## REQUIREMENTS
Return all of the lines below exactly as they are.

— start of GIVEN MATERIAL —

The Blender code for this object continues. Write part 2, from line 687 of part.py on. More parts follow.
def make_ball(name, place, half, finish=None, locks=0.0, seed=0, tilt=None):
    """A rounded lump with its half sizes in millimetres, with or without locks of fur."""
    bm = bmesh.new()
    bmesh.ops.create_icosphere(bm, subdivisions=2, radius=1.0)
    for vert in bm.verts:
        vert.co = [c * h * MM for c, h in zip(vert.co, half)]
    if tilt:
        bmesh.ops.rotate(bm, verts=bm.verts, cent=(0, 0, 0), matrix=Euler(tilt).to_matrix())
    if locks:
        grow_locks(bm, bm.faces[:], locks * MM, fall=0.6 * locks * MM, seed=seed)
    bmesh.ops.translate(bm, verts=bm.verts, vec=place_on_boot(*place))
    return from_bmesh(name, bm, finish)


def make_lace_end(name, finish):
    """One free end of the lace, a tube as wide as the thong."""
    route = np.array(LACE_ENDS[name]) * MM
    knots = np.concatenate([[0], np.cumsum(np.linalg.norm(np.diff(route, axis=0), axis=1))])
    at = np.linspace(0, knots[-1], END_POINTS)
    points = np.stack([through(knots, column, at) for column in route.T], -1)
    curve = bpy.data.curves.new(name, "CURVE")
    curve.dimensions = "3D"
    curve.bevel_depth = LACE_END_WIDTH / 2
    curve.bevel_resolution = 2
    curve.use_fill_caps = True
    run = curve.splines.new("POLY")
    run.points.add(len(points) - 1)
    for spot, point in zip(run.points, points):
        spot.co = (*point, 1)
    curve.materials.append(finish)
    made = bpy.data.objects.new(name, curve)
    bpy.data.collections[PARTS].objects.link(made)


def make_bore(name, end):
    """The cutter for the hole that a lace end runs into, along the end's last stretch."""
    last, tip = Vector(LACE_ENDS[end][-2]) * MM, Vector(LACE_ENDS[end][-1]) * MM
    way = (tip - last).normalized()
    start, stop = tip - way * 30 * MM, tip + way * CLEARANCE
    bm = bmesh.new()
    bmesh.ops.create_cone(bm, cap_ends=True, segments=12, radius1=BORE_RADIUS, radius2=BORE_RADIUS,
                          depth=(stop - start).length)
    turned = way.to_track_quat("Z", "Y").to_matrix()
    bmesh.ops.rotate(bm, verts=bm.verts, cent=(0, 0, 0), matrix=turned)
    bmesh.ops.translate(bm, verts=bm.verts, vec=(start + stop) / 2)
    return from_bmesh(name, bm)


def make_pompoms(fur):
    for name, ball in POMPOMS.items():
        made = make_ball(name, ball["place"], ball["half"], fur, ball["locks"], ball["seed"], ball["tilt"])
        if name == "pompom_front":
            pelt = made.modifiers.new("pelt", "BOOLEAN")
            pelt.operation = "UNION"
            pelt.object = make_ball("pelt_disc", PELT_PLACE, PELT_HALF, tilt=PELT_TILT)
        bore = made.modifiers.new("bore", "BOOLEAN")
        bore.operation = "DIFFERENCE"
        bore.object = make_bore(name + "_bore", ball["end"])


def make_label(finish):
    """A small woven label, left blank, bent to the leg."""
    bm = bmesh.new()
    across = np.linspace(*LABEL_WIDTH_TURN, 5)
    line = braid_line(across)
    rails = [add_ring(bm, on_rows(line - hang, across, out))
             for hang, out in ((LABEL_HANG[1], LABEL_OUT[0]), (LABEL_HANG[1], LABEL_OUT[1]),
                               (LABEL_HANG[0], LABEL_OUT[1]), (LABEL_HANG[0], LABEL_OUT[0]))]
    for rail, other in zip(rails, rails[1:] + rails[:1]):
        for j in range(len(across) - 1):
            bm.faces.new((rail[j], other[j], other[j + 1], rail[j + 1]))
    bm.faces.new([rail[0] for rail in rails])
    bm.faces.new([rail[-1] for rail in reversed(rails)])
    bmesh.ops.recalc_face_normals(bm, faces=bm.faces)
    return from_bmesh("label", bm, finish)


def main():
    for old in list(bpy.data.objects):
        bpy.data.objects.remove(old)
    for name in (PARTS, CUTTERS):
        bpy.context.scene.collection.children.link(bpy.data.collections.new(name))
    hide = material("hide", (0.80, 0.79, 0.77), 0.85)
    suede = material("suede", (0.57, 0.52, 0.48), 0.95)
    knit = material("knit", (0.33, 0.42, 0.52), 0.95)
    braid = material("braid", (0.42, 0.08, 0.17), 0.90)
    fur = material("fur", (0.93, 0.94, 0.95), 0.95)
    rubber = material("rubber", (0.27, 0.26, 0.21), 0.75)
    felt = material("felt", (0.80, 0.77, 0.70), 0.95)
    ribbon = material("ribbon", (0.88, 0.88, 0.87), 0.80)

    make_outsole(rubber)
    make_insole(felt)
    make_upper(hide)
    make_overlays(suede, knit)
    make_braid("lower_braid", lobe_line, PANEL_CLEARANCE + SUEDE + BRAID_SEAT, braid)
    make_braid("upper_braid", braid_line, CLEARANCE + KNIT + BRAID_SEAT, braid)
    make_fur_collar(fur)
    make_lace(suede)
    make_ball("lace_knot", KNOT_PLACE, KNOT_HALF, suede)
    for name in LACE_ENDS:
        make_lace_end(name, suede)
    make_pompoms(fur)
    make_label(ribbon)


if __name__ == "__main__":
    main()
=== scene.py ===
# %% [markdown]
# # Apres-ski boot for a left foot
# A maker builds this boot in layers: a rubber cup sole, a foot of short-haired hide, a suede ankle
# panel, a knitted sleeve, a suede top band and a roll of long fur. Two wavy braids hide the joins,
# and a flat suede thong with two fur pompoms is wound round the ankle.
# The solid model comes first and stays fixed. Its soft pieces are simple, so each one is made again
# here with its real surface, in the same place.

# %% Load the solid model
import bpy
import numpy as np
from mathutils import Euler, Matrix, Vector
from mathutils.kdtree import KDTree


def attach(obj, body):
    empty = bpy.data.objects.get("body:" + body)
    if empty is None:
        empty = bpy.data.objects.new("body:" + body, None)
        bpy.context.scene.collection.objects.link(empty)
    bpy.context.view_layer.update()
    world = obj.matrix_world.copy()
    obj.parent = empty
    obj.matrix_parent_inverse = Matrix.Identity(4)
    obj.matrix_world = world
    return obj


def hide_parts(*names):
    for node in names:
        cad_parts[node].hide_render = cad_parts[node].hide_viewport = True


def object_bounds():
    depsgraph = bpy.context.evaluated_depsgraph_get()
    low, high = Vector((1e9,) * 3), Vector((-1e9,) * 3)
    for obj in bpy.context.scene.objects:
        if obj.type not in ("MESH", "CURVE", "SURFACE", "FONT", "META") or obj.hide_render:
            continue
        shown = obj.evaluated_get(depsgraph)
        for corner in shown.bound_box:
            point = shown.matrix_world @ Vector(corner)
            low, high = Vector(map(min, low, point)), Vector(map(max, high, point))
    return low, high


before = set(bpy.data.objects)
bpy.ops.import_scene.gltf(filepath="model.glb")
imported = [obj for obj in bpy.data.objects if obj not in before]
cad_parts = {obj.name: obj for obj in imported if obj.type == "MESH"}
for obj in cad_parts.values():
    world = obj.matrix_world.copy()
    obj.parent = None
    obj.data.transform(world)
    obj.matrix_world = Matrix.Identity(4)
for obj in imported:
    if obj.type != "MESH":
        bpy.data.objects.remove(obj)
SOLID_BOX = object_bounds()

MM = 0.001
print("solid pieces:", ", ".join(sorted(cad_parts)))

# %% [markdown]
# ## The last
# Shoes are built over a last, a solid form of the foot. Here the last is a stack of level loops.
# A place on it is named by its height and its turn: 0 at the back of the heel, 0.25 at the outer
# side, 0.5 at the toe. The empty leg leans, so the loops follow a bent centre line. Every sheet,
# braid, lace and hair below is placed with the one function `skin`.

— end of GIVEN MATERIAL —

## SOLUTION
The Blender code for this object continues. Write part 2, from line 687 of part.py on. More parts follow.
def make_ball(name, place, half, finish=None, locks=0.0, seed=0, tilt=None):
    """A rounded lump with its half sizes in millimetres, with or without locks of fur."""
    bm = bmesh.new()
    bmesh.ops.create_icosphere(bm, subdivisions=2, radius=1.0)
    for vert in bm.verts:
        vert.co = [c * h * MM for c, h in zip(vert.co, half)]
    if tilt:
        bmesh.ops.rotate(bm, verts=bm.verts, cent=(0, 0, 0), matrix=Euler(tilt).to_matrix())
    if locks:
        grow_locks(bm, bm.faces[:], locks * MM, fall=0.6 * locks * MM, seed=seed)
    bmesh.ops.translate(bm, verts=bm.verts, vec=place_on_boot(*place))
    return from_bmesh(name, bm, finish)


def make_lace_end(name, finish):
    """One free end of the lace, a tube as wide as the thong."""
    route = np.array(LACE_ENDS[name]) * MM
    knots = np.concatenate([[0], np.cumsum(np.linalg.norm(np.diff(route, axis=0), axis=1))])
    at = np.linspace(0, knots[-1], END_POINTS)
    points = np.stack([through(knots, column, at) for column in route.T], -1)
    curve = bpy.data.curves.new(name, "CURVE")
    curve.dimensions = "3D"
    curve.bevel_depth = LACE_END_WIDTH / 2
    curve.bevel_resolution = 2
    curve.use_fill_caps = True
    run = curve.splines.new("POLY")
    run.points.add(len(points) - 1)
    for spot, point in zip(run.points, points):
        spot.co = (*point, 1)
    curve.materials.append(finish)
    made = bpy.data.objects.new(name, curve)
    bpy.data.collections[PARTS].objects.link(made)


def make_bore(name, end):
    """The cutter for the hole that a lace end runs into, along the end's last stretch."""
    last, tip = Vector(LACE_ENDS[end][-2]) * MM, Vector(LACE_ENDS[end][-1]) * MM
    way = (tip - last).normalized()
    start, stop = tip - way * 30 * MM, tip + way * CLEARANCE
    bm = bmesh.new()
    bmesh.ops.create_cone(bm, cap_ends=True, segments=12, radius1=BORE_RADIUS, radius2=BORE_RADIUS,
                          depth=(stop - start).length)
    turned = way.to_track_quat("Z", "Y").to_matrix()
    bmesh.ops.rotate(bm, verts=bm.verts, cent=(0, 0, 0), matrix=turned)
    bmesh.ops.translate(bm, verts=bm.verts, vec=(start + stop) / 2)
    return from_bmesh(name, bm)


def make_pompoms(fur):
    for name, ball in POMPOMS.items():
        made = make_ball(name, ball["place"], ball["half"], fur, ball["locks"], ball["seed"], ball["tilt"])
        if name == "pompom_front":
            pelt = made.modifiers.new("pelt", "BOOLEAN")
            pelt.operation = "UNION"
            pelt.object = make_ball("pelt_disc", PELT_PLACE, PELT_HALF, tilt=PELT_TILT)
        bore = made.modifiers.new("bore", "BOOLEAN")
        bore.operation = "DIFFERENCE"
        bore.object = make_bore(name + "_bore", ball["end"])


def make_label(finish):
    """A small woven label, left blank, bent to the leg."""
    bm = bmesh.new()
    across = np.linspace(*LABEL_WIDTH_TURN, 5)
    line = braid_line(across)
    rails = [add_ring(bm, on_rows(line - hang, across, out))
             for hang, out in ((LABEL_HANG[1], LABEL_OUT[0]), (LABEL_HANG[1], LABEL_OUT[1]),
                               (LABEL_HANG[0], LABEL_OUT[1]), (LABEL_HANG[0], LABEL_OUT[0]))]
    for rail, other in zip(rails, rails[1:] + rails[:1]):
        for j in range(len(across) - 1):
            bm.faces.new((rail[j], other[j], other[j + 1], rail[j + 1]))
    bm.faces.new([rail[0] for rail in rails])
    bm.faces.new([rail[-1] for rail in reversed(rails)])
    bmesh.ops.recalc_face_normals(bm, faces=bm.faces)
    return from_bmesh("label", bm, finish)


def main():
    for old in list(bpy.data.objects):
        bpy.data.objects.remove(old)
    for name in (PARTS, CUTTERS):
        bpy.context.scene.collection.children.link(bpy.data.collections.new(name))
    hide = material("hide", (0.80, 0.79, 0.77), 0.85)
    suede = material("suede", (0.57, 0.52, 0.48), 0.95)
    knit = material("knit", (0.33, 0.42, 0.52), 0.95)
    braid = material("braid", (0.42, 0.08, 0.17), 0.90)
    fur = material("fur", (0.93, 0.94, 0.95), 0.95)
    rubber = material("rubber", (0.27, 0.26, 0.21), 0.75)
    felt = material("felt", (0.80, 0.77, 0.70), 0.95)
    ribbon = material("ribbon", (0.88, 0.88, 0.87), 0.80)

    make_outsole(rubber)
    make_insole(felt)
    make_upper(hide)
    make_overlays(suede, knit)
    make_braid("lower_braid", lobe_line, PANEL_CLEARANCE + SUEDE + BRAID_SEAT, braid)
    make_braid("upper_braid", braid_line, CLEARANCE + KNIT + BRAID_SEAT, braid)
    make_fur_collar(fur)
    make_lace(suede)
    make_ball("lace_knot", KNOT_PLACE, KNOT_HALF, suede)
    for name in LACE_ENDS:
        make_lace_end(name, suede)
    make_pompoms(fur)
    make_label(ribbon)


if __name__ == "__main__":
    main()
=== scene.py ===
# %% [markdown]
# # Apres-ski boot for a left foot
# A maker builds this boot in layers: a rubber cup sole, a foot of short-haired hide, a suede ankle
# panel, a knitted sleeve, a suede top band and a roll of long fur. Two wavy braids hide the joins,
# and a flat suede thong with two fur pompoms is wound round the ankle.
# The solid model comes first and stays fixed. Its soft pieces are simple, so each one is made again
# here with its real surface, in the same place.

# %% Load the solid model
import bpy
import numpy as np
from mathutils import Euler, Matrix, Vector
from mathutils.kdtree import KDTree


def attach(obj, body):
    empty = bpy.data.objects.get("body:" + body)
    if empty is None:
        empty = bpy.data.objects.new("body:" + body, None)
        bpy.context.scene.collection.objects.link(empty)
    bpy.context.view_layer.update()
    world = obj.matrix_world.copy()
    obj.parent = empty
    obj.matrix_parent_inverse = Matrix.Identity(4)
    obj.matrix_world = world
    return obj


def hide_parts(*names):
    for node in names:
        cad_parts[node].hide_render = cad_parts[node].hide_viewport = True


def object_bounds():
    depsgraph = bpy.context.evaluated_depsgraph_get()
    low, high = Vector((1e9,) * 3), Vector((-1e9,) * 3)
    for obj in bpy.context.scene.objects:
        if obj.type not in ("MESH", "CURVE", "SURFACE", "FONT", "META") or obj.hide_render:
            continue
        shown = obj.evaluated_get(depsgraph)
        for corner in shown.bound_box:
            point = shown.matrix_world @ Vector(corner)
            low, high = Vector(map(min, low, point)), Vector(map(max, high, point))
    return low, high


before = set(bpy.data.objects)
bpy.ops.import_scene.gltf(filepath="model.glb")
imported = [obj for obj in bpy.data.objects if obj not in before]
cad_parts = {obj.name: obj for obj in imported if obj.type == "MESH"}
for obj in cad_parts.values():
    world = obj.matrix_world.copy()
    obj.parent = None
    obj.data.transform(world)
    obj.matrix_world = Matrix.Identity(4)
for obj in imported:
    if obj.type != "MESH":
        bpy.data.objects.remove(obj)
SOLID_BOX = object_bounds()

MM = 0.001
print("solid pieces:", ", ".join(sorted(cad_parts)))

# %% [markdown]
# ## The last
# Shoes are built over a last, a solid form of the foot. Here the last is a stack of level loops.
# A place on it is named by its height and its turn: 0 at the back of the heel, 0.25 at the outer
# side, 0.5 at the toe. The empty leg leans, so the loops follow a bent centre line. Every sheet,
# braid, lace and hair below is placed with the one function `skin`.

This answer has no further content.